右後ろ。リアもジャッキアップとかタイヤを外さず、下に潜ってキャリパーのブリーダーバルブにアクセス。GX470のリアブレーキはペダルを軽く踏むとブースターからフルードが押し出されてブリーダーバルブからフルードを抜くことができるので何度もペダルを踏んだり、バルブを開け閉めしたりする必要がなくて簡単。

左後ろも同様に作業し、リザーブタンクにフルードを追加し、エア抜き完了。

ブレーキの踏み応えも正常、点灯していた警告灯も消え、警告音もしなくなった。テストドライブ。以前よりブレーキの効き、タッチがよくなった。

アースを切り離していたのでパワーウィンドーがリセットされ、運転席のスイッチから助手席や後部座席の窓の開閉ができなくなった。
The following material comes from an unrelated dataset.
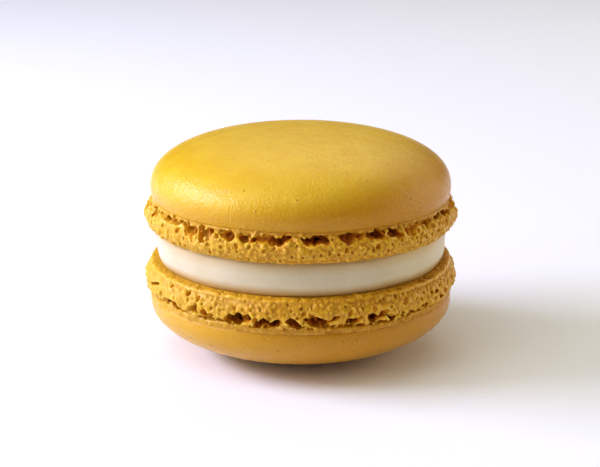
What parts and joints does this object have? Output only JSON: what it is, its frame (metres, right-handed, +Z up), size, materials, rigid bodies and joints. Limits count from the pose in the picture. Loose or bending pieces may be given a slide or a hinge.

これをリセットする。

各ドアのスイッチを押し続けて窓を開け、窓が完全に開いたところでスイッチを更に2~3秒押し続ける。窓をスイッチを押しながら閉め、窓が完全に閉まったところで2~3秒ほど押し続ける。全部のドアを順番にリセット。運転席のスイッチで全部の窓の開閉ができるようになる。

ムーンルーフも同じようにスイッチを押し続けてチルトアップ、チルトダウン。するとオート開閉が機能するようになる。

アイドリングの回転数を維持できず、エンジンがストールしてしまう。これもアイドルスピードのリセットをする。

エンジンを完全に暖気し、エンジンを止め、キーをOFFに。サイドブレーキを解除。Pレンジでブレーキを踏んだままキーをONにし、エンジンをかけずにキーをOFFへ。これを3回。4回目にキーをONにしたらエンジンをかける。サイドブレーキを引き、Dレンジへシフト。この時点で500rpm近辺でギリギリアイドリングしていた車がアイドリングを続けようと回転数を自動的に上げて来る。アイドリングが安定してそのまま7分ほど放置。エンジンを切る。これでアイドリングが700rpm近辺にリセットされ、走りやすくなった。